While Greenhouse praised the present justices' legal expertise,
she also worried that they lack "a framework for seeing the world
in all its gritty reality from inside the marble cocoon." For example,
according to Greenhouse, real-world experience might have helped
the justices understand the value of conferring temporary immunity
on President Bill Clinton as he faced the Paula Jones lawsuit
something they unanimously declined to do. "It is hard to imagine
that
justices with substantial political experience would blithely assume
that defending against the Paula Corbin Jones sexual harassment
suit would not be a burden for Bill Clinton," Greenhouse wrote.
"The justices' confidence that the case could be easily managed
by a sitting president now seems cavalier, even ludicrous."
Schumer's decision to base a congressional hearing on Greenhouse's
argument has struck some Republicans as "kind of off-the wall,"
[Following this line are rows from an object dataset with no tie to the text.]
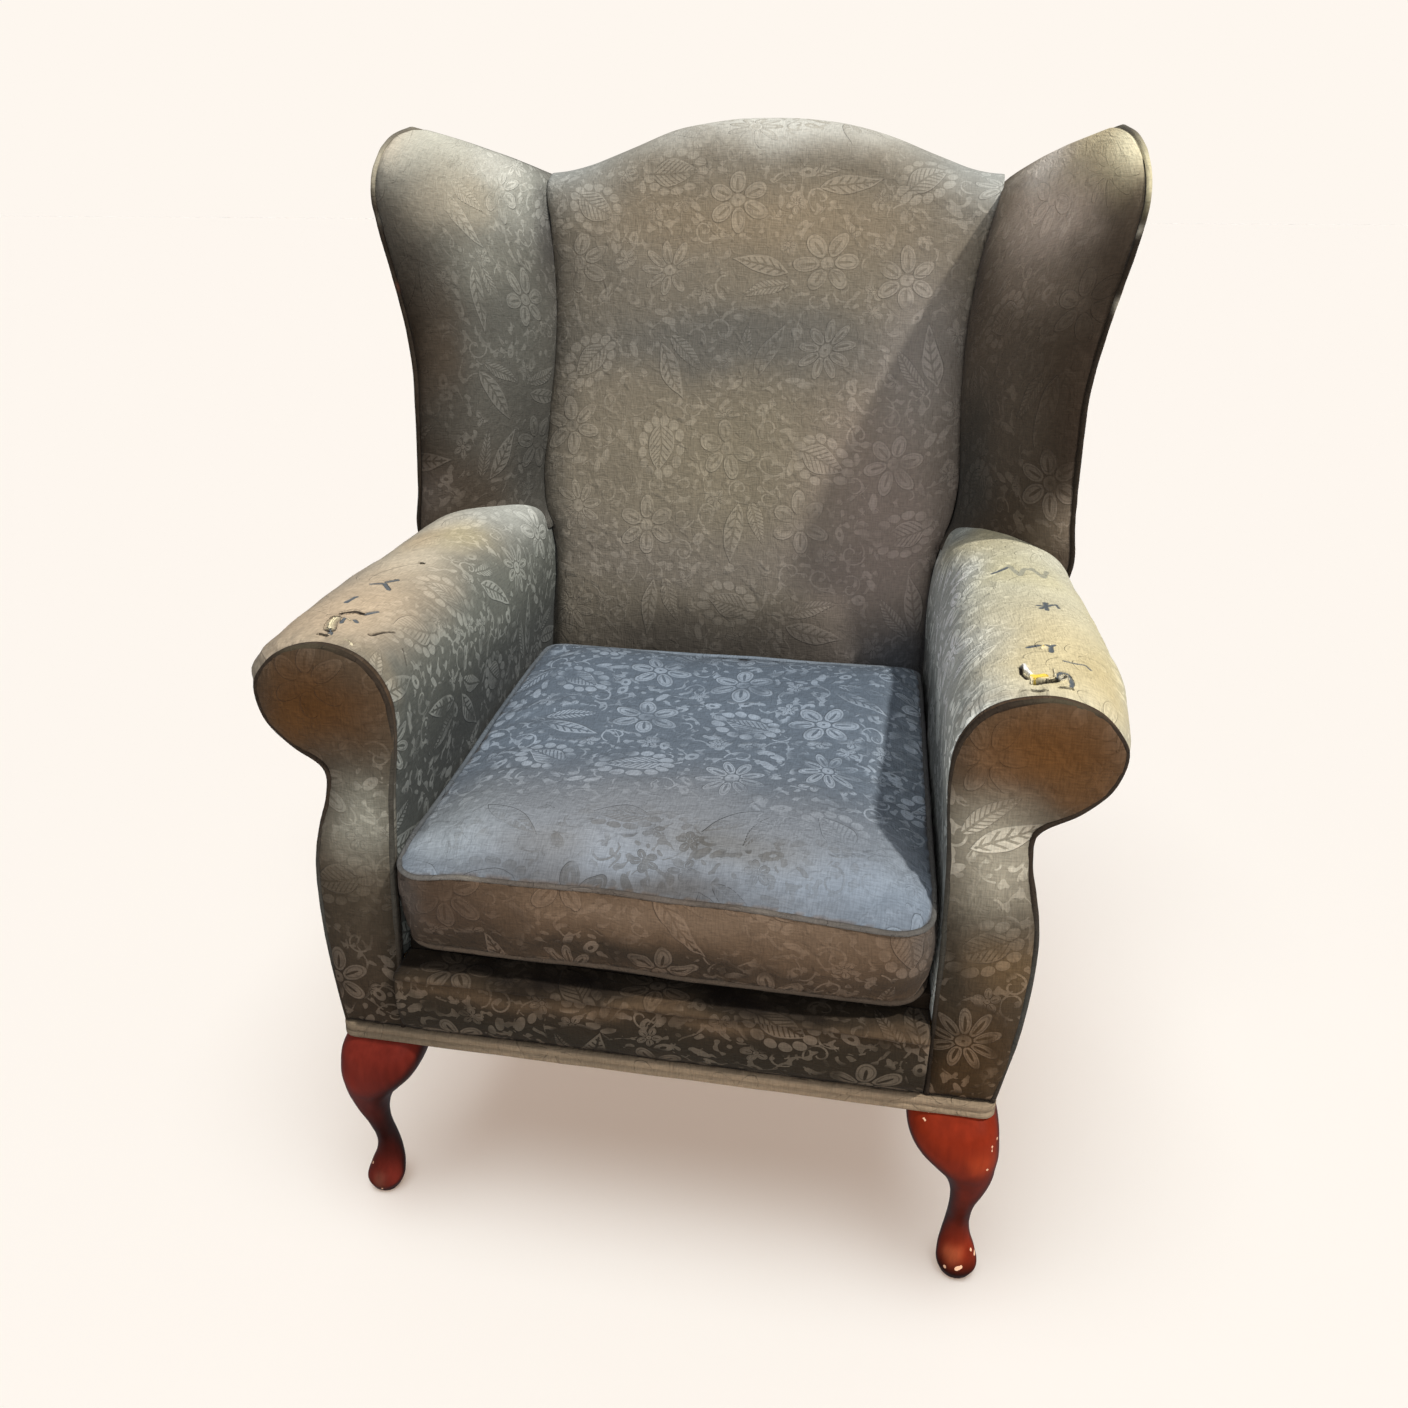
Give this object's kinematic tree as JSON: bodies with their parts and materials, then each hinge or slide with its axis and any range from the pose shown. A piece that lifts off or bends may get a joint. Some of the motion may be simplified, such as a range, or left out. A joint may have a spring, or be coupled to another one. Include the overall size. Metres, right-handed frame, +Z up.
{
  "type": "wing armchair",
  "caption": "Wingback armchair with rolled arms, a humped back, a loose boxed seat cushion and cabriole front legs, upholstered in worn floral jacquard.",
  "frame": {"origin": "on the floor, at the middle of the overall width and depth", "axes": "+Z up, +X to the right of someone looking at the front, -Y out of the front of the seat"},
  "size_m": [0.7804, 0.8204, 1.0636],
  "materials": {
    "jacquard": "blue-grey floral jacquard, faded and soiled",
    "piping": "worn self piping",
    "base_band": "flat cotton band",
    "dust_cloth": "thin non-woven cloth",
    "leg_mahogany": "red mahogany stain under gloss lacquer",
    "frame_beech": "sawn, unfinished",
    "spring_steel": "drawn wire",
    "webbing": "woven webbing",
    "glide": "moulded disc"
  },
  "bodies": {
    "root": {"arm_facing_left": "jacquard", "arm_facing_right": "jacquard", "arm_piping_left": "piping", "arm_piping_right": "piping", "arm_post_left": "frame_beech", "arm_post_right": "frame_beech", "arm_rail_left": "frame_beech", "arm_rail_right": "frame_beech", "back_post_left": "leg_mahogany", "back_post_right": "leg_mahogany", "back_rail": "frame_beech", "back_webbing_1": "webbing", "back_webbing_2": "webbing", "back_webbing_3": "webbing", "base_band": "base_band", "cabriole_leg_left": "leg_mahogany", "cabriole_leg_right": "leg_mahogany", "corner_block_back_left": "frame_beech", "corner_block_back_right": "frame_beech", "corner_block_front_left": "frame_beech", "corner_block_front_right": "frame_beech", "crest_rail": "frame_beech", "cushion_piping_bottom": "piping", "cushion_piping_top": "piping", "dust_cover": "dust_cloth", "front_border": "jacquard", "front_glide_left": "glide", "front_glide_right": "glide", "front_rail": "frame_beech", "inside_arm_left": "jacquard", "inside_arm_right": "jacquard", "inside_back": "jacquard", "lower_back_rail": "frame_beech", "outside_arm_left": "jacquard", "outside_arm_right": "jacquard", "outside_back": "jacquard", "outside_wing_left": "jacquard", "outside_wing_right": "jacquard", "rear_glide_left": "glide", "rear_glide_right": "glide", "seat_cushion": "jacquard", "seat_deck": "jacquard", "seat_spring_1": "spring_steel", "seat_spring_2": "spring_steel", "seat_spring_3": "spring_steel", "seat_spring_4": "spring_steel", "side_rail_left": "frame_beech", "side_rail_right": "frame_beech", "wing_frame_left": "frame_beech", "wing_frame_right": "frame_beech", "wing_pad_left": "jacquard", "wing_pad_right": "jacquard", "wing_piping_left": "piping", "wing_piping_right": "piping"}
  },
  "joints": []
}
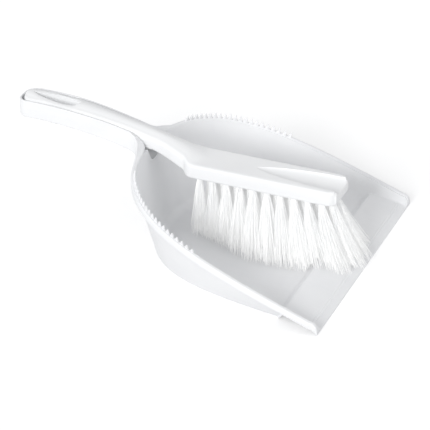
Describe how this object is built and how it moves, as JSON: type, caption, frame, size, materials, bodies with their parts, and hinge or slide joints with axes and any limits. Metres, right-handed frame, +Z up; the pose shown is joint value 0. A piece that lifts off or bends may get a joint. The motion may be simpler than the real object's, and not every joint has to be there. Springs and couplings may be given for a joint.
{
  "type": "dust pan and brush set",
  "caption": "Dust pan with flared walls, sloping flanged rim, comb teeth, entry ramp and trough handle, with a tufted hand brush stored in the trough; both handles share a hanging slot.",
  "frame": {"origin": "centre of the whole set's bounding box, on the floor the pan's base stands on", "axes": "+Y from the pan's mouth back along the handles, +Z up, +X across the pan, to the right when looking along +Y"},
  "size_m": [0.226, 0.312, 0.1011],
  "materials": {
    "pan_plastic": "satin white injection-moulded polypropylene",
    "brush_plastic": "satin white injection-moulded polypropylene",
    "bristle": "fine translucent white nylon filament"
  },
  "bodies": {
    "pan": {"pan": "pan_plastic"},
    "brush": {"brush_body": "brush_plastic", "tuft_row1_01": "bristle", "tuft_row1_02": "bristle", "tuft_row1_03": "bristle", "tuft_row1_04": "bristle", "tuft_row1_05": "bristle", "tuft_row1_06": "bristle", "tuft_row1_07": "bristle", "tuft_row1_08": "bristle", "tuft_row1_09": "bristle", "tuft_row1_10": "bristle", "tuft_row2_01": "bristle", "tuft_row2_02": "bristle", "tuft_row2_03": "bristle", "tuft_row2_04": "bristle", "tuft_row2_05": "bristle", "tuft_row2_06": "bristle", "tuft_row2_07": "bristle", "tuft_row2_08": "bristle", "tuft_row2_09": "bristle", "tuft_row2_10": "bristle", "tuft_row3_01": "bristle", "tuft_row3_02": "bristle", "tuft_row3_03": "bristle", "tuft_row3_04": "bristle", "tuft_row3_05": "bristle", "tuft_row3_06": "bristle", "tuft_row3_07": "bristle", "tuft_row3_08": "bristle", "tuft_row3_09": "bristle", "tuft_row3_10": "bristle", "tuft_row4_01": "bristle", "tuft_row4_02": "bristle", "tuft_row4_03": "bristle", "tuft_row4_04": "bristle", "tuft_row4_05": "bristle", "tuft_row4_06": "bristle", "tuft_row4_07": "bristle", "tuft_row4_08": "bristle", "tuft_row4_09": "bristle", "tuft_row4_10": "bristle"}
  },
  "joints": [
    {"name": "brush_lift", "type": "slide", "parent": "pan", "child": "brush", "axis": [0, 0, 1], "range_m": [0, 0.13]}
  ]
}
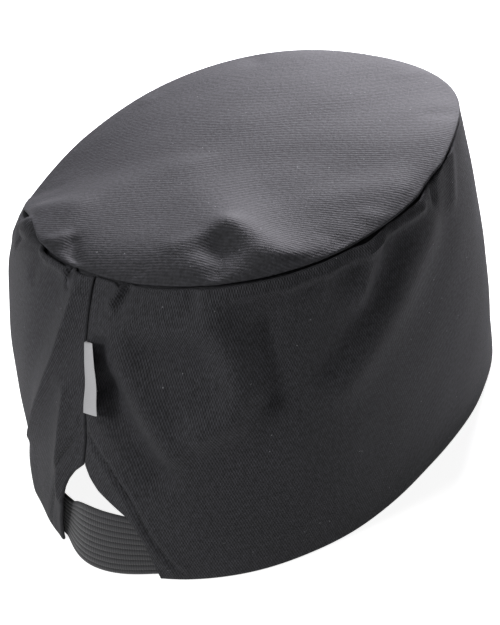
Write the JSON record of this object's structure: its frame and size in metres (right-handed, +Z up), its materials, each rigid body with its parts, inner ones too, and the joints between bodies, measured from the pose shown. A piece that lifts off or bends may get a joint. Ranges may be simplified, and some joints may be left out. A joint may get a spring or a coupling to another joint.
{
  "type": "chef skull cap",
  "caption": "Tall plain cloth skull cap with a flat oval crown, a deep side band and an elastic strap across an arched gap at the back.",
  "frame": {"origin": "under the middle of the cap's box, on the plane that the rim rests on", "axes": "+Z up from the rim to the crown, +Y towards the back seam and the strap, -Y towards the forehead, -X towards the wearer's right"},
  "size_m": [0.1744, 0.2046, 0.1233],
  "materials": {
    "cap_cloth": "matte black twill with a fine diagonal rib",
    "elastic": "matte black ribbed elastic",
    "label_tape": "smooth pale grey woven tape, bare"
  },
  "bodies": {
    "root": {"crown": "cap_cloth", "side_band": "cap_cloth", "elastic_strap": "elastic", "seam_label": "label_tape"}
  },
  "joints": []
}
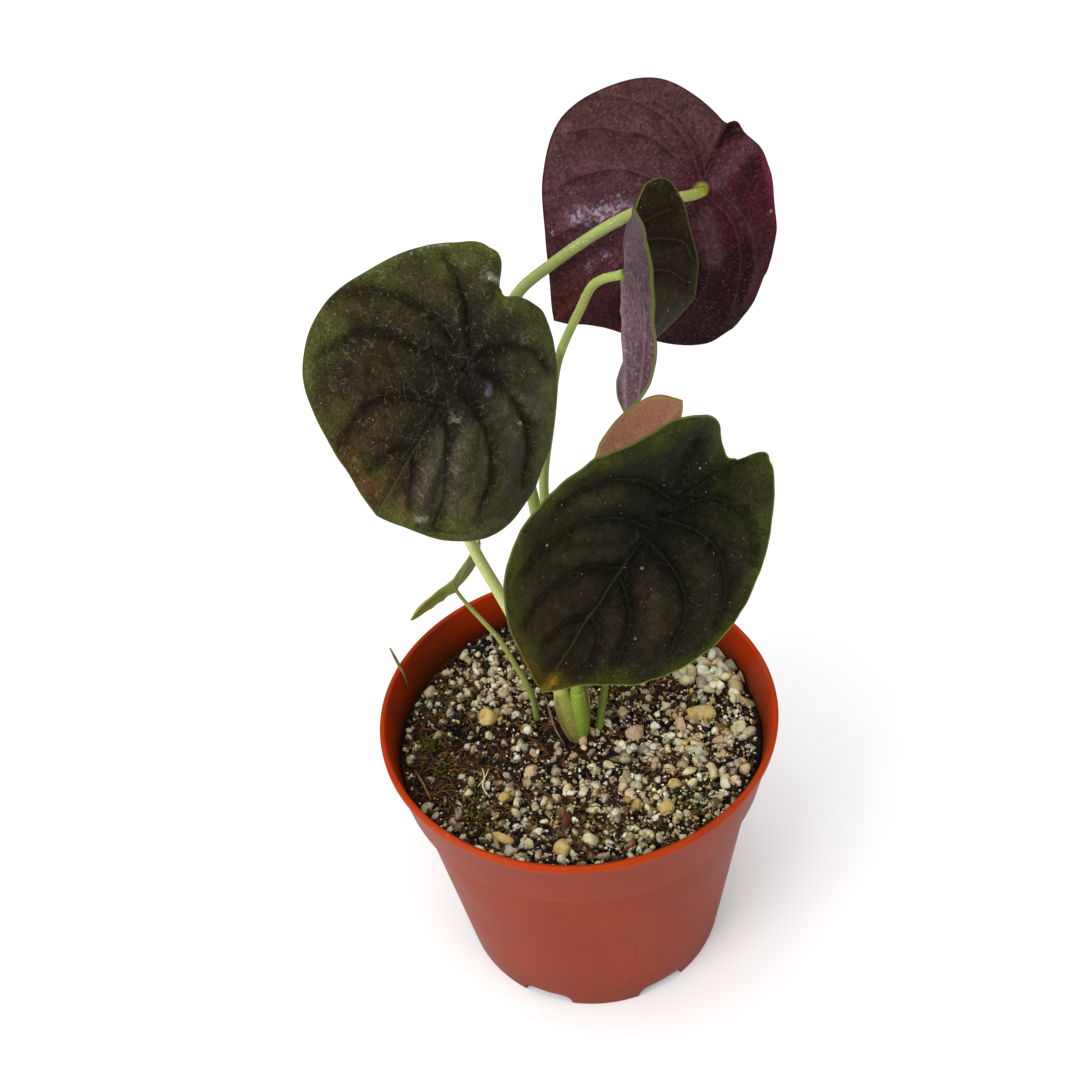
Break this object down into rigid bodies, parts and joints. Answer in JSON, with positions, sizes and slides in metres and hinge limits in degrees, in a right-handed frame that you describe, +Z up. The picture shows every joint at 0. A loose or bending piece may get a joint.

in the words of one senior GOP aide. But it appears to represent
an attempt to broaden the grounds on which Democrats can vote against
Bush judicial nominations.
At a hearing last month, Schumer called witnesses who argued that
well-qualified Republican nominees should be defeated because they
threaten to tilt the nation's courts dangerously to the right. While
that argument was attractive to many Senate liberals, it left others
unconvinced. The new rationale lack of "real-world experience"
might appeal to less ideological, more pragmatic Democrats.
"The first hearing [on ideology] came across as so partisan that
they're now backing up a little bit and trying to give some cover
to more moderate Democrats [to vote against Bush nominees]," says
the GOP aide.
At the hearing, Schumer will rely on two liberal academics, one
from Harvard and one from the University of Massachusetts, to explain
the value of real-world experience in judicial performance. Republicans
have not yet decided who they will call as witnesses.